Trajectory Evaluators¶
Evaluator Base Class¶
-
class
blackbox_mpc.trajectory_evaluators.EvaluatorBase(reward_function, system_dynamics_handler, name=None)[source]¶ This is the base class of the trajectory evaluators
-
__call__(current_states, action_sequences, time_step)[source]¶ This is the call function for the Evaluator Base Class. It is used to calculate the rewards corresponding to each of the action sequences starting from the current state.
- Parameters
current_states (tf.float32) – Defines the current state of the system, (dims=num_of_agents X dim_S)
action_sequences (tf.float32) – Defines the action sequences to be evaluated, (dims = population X num_of_agents X planning_horizon X dim_U)
time_step (tf.float32) – Defines the current timestep of the episode.
- Returns
rewards – The rewards corresponding to each action sequence (dims = 1 X population)
- Return type
tf.float32
-
__init__(reward_function, system_dynamics_handler, name=None)[source]¶ This is the initializer function for the Evaluator Base Class.
- Parameters
name (String) – Defines the name of the block of the evaluator.
-
evaluate_next_reward(current_state, next_state, current_action)[source]¶ This is the function used to predict the next reward using the internal dynamics handler.
- Parameters
current_state (tf.float32) – Defines the current state of the system, (dims=num_of_agents X dim_S)
next_state (tf.float32) – Defines the next state of the system, (dims=num_of_agents X dim_S)
current_action (tf.float32) – Defines the current action to be applied, (dims = num_of_agents X dim_U)
- Returns
reward – returns the predicted reward using the action, current state and the next one, (dims=num_of_agents X 1)
- Return type
tf.float32
-
predict_next_state(current_state, current_action)[source]¶ This is the function used to predict the next state using the internal dynamics handler.
- Parameters
current_state (tf.float32) – Defines the current state of the system, (dims=num_of_agents X dim_S)
current_action (tf.float32) – Defines the current action to be applied, (dims = num_of_agents X dim_U)
- Returns
next_state – Defines the next state of the system, (dims=num_of_agents X dim_S)
- Return type
tf.float32
-
Deterministic Evaluator¶
-
class
blackbox_mpc.trajectory_evaluators.DeterministicTrajectoryEvaluator(reward_function, system_dynamics_handler)[source]¶ -
__call__(current_states, action_sequences, time_step)[source]¶ This is the call function for the Deterministic Trajectory Evaluator Class.

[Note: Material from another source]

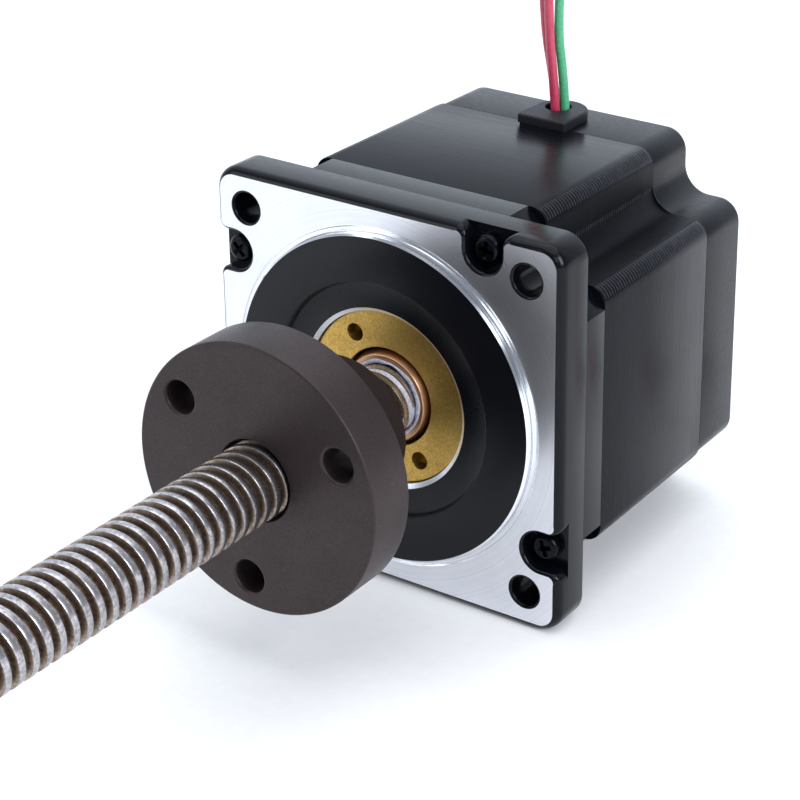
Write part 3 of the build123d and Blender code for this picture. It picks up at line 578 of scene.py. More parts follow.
@dataclass
class FrontCover:
    """Die-cast front cover: flange, pilot, notched body and the stepped bore, in millimetres."""

    half: float = 43.0
    flange: float = 9.5
    corner: float = 5.0
    edge_rim: float = 1.39
    edge_cut_degrees: float = 28.0
    hole_square: float = 69.6
    hole: float = 3.25
    hole_rim: float = 0.65
    pocket: Point = (24.5, 38.4)
    pocket_wall: float = 4.35
    pocket_rim: float = 0.65
    flare: float = 2.4
    pocket_floor: float = 3.7
    screw_hole: float = 1.95
    relief: float = 37.95
    relief_floor: float = 0.4
    pilot: float = 36.51
    pilot_face: float = -1.6
    pilot_chamfer: float = 0.4
    recess_floor: float = -0.3
    retainer_bore: float = 19.3
    retainer_seat: float = 5.1
    bearing_bore: float = 17.5
    bearing_seat: float = 16.1
    shaft_hole: float = 15.5
    hub: float = 21.0
    hub_rear: float = 17.5
    inside: float = 37.5
    inside_front: float = 7.0
    body_rear: float = 16.5
    body_rim: float = 0.18
    notch: float = 29.1
    notch_inner: float = 5.0
    bevel: float = 4.6
    break_least: float = 0.02
    break_swell: float = 0.4
    corner_steps: int = 12

    def outline(self) -> Edge:
        """Draw the flange's front part, with the four screw pockets open at its edges.

        Returns:
            The outline.
        """
        quarter = Edge()
        middle = self.half - self.corner
        near = self.half - self.flare
        spread = self.pocket_wall + self.flare
        x, z = self.pocket
        rims = (self.edge_rim, self.pocket_rim)
        quarter.arc((middle, middle), self.corner, 0, 90, (self.edge_rim, self.edge_rim),
                    steps=self.corner_steps)
        quarter.arc((x + spread, near), self.flare, 90, 180, rims, steps=12)
        quarter.arc((x, z), self.pocket_wall, 0, -180, rims[1:] * 2, hollow=True, steps=28)
        quarter.arc((x - spread, near), self.flare, 0, 90, rims[::-1], steps=12)
        return quarter.four_times()

    def square(self) -> Edge:
        """Draw the plain rounded square of the flange behind the pockets.

        Returns:
            The outline, with no rims.
        """
        quarter = Edge()
        middle = self.half - self.corner
        quarter.arc((middle, middle), self.corner, 0, 90, (0.0, 0.0), steps=self.corner_steps)
        return quarter.four_times()

    def corner_holes(self, rim: float) -> list[Edge]:
        """Draw the four bolt holes.

        Args:
            rim: Rounding of their rims.

        Returns:
            The four outlines.
        """
        reach = self.hole_square / 2
        return [ring_edge(self.hole, rim, True, (sx * reach, sz * reach), 40)
                for sx in (-1, 1) for sz in (-1, 1)]

    def turned_regions(self) -> tuple[tuple[Finish, Profile], ...]:
        """Radii and depths of the turned middle, from the relief inwards and back round the hub.

        Returns:
            Each region's finish and its points in order.
        """
        return (
            # The relief with its two fine ridges, then the pilot's outer wall and chamfer
            (BRIGHT_ALUMINIUM, [
                (self.relief, 0.0), (37.9, self.relief_floor), (37.7, self.relief_floor), (37.52, 0.2),
                (36.98, 0.2), (36.93, 0.42), (36.71, 0.42), (self.pilot, 0.22),
                (self.pilot, self.pilot_face + self.pilot_chamfer)]),
            # The pilot's painted face and the cove down to the recess in front of the retainer
            (DULL_PAINT, [
                (36.08, self.pilot_face), (26.55, self.pilot_face), (26.3, -1.52), (26.0, -1.15),
                (25.8, -0.7), (25.68, -0.42), (25.45, self.recess_floor)]),
            # The bores for the retainer, the bearing and the shaft
            (MILLED_ALUMINIUM, [
                (20.2, self.recess_floor), (self.retainer_bore, 0.4),
                (self.retainer_bore, self.retainer_seat), (self.bearing_bore, self.retainer_seat),
                (self.bearing_bore, self.bearing_seat), (self.shaft_hole, self.bearing_seat),
                (self.shaft_hole, self.hub_rear)]),
            # The hub's back and the hollow round it
            (GLOSS_ENAMEL, [
                (self.hub, self.hub_rear), (self.hub, self.inside_front),
                (self.inside, self.inside_front), (self.inside, self.flange),
                (self.relief, self.flange)]),
        )

    def build(self) -> bpy.types.Object:
        """Build the cover out of its flange, turned middle and notched body.

        Returns:
            The finished cover.
        """
        shell = Shell()
        finishes = [GLOSS_ENAMEL, MILLED_ALUMINIUM, DULL_PAINT, BRIGHT_ALUMINIUM]
        screws = screw_holes(self.screw_hole)
        relief = ring_edge(self.relief, 0.0, True, steps=192)
        shell.plate(self.outline(), self.corner_holes(self.hole_rim) + [relief], 0.0,
                    self.pocket_floor, slots=(1, 0), cut=math.radians(self.edge_cut_degrees))
        # The flange's back edge is broken at its corners only and runs out flush with the body
        swell = [self.break_least + self.break_swell * math.sin(math.pi * step / self.corner_steps)
                 for step in range(self.corner_steps + 1)]
        shell.plate(self.square(), self.corner_holes(0.0) + [relief] + screws, self.pocket_floor,
                    self.flange, back_rims=swell, steps=3)
        profile, slots = [], []
        for finish, points in self.turned_regions():
            profile += points
            slots += [finishes.index(finish)] * len(points)
        shell.lathe(profile, slots, steps=192)
        shell.plate(notched_edge(self.half, self.notch, self.bevel, self.notch_inner, 0.0, bevelled=True),
                    [ring_edge(self.inside, 0.0, True, steps=96)] + screws, self.flange,
                    self.body_rear, back_rims=[self.body_rim], steps=3)
        return shell.finish("front_cover_casting", finishes)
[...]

It is used to calculate the rewards corresponding to each of the action sequences starting from the current state.
- Parameters
current_states (tf.float32) – Defines the current state of the system, (dims=num_of_agents X dim_S)
action_sequences (tf.float32) – Defines the action sequences to be evaluated, (dims = population X num_of_agents X planning_horizon X dim_U)
time_step (tf.float32) – Defines the current timestep of the episode.
- Returns
rewards – The rewards corresponding to each action sequence (dims = 1 X population)
- Return type
tf.float32
-
__init__(reward_function, system_dynamics_handler)[source]¶ This is the trajectory evaluator class for a deterministic dynamics function
- Parameters
reward_function (tf_function) – Defines the reward function with the prototype: tf_func_name(current_state, current_actions, next_state), where current_state is BatchXdim_S, next_state is BatchXdim_S and current_actions is BatchXdim_U.
system_dynamics_handler (SystemDynamicsHandler) –
- Defines the system dynamics handler class with its own trainer and observations and actions
preprocessing functions.
-
evaluate_next_reward(current_states, next_states, current_actions)[source]¶ This is the function used to predict the next reward using the internal dynamics handler.
- Parameters
current_states (tf.float32) – Defines the current state of the system, (dims=num_of_agents X dim_S)
next_states (tf.float32) – Defines the next state of the system, (dims=num_of_agents X dim_S)
current_actions (tf.float32) – Defines the current action to be applied, (dims = num_of_agents X dim_U)
- Returns
reward – returns the predicted reward using the action, current state and the next one, (dims=num_of_agents X 1)
- Return type
tf.float32
-
predict_next_state(current_states, current_actions)[source]¶ This is the function used to predict the next state using the internal dynamics handler.
- Parameters
current_states (tf.float32) – Defines the current state of the system, (dims=num_of_agents X dim_S)
current_actions (tf.float32) – Defines the current action to be applied, (dims = num_of_agents X dim_U)
- Returns
next_state – Defines the next state of the system, (dims=num_of_agents X dim_S)
- Return type
tf.float32
-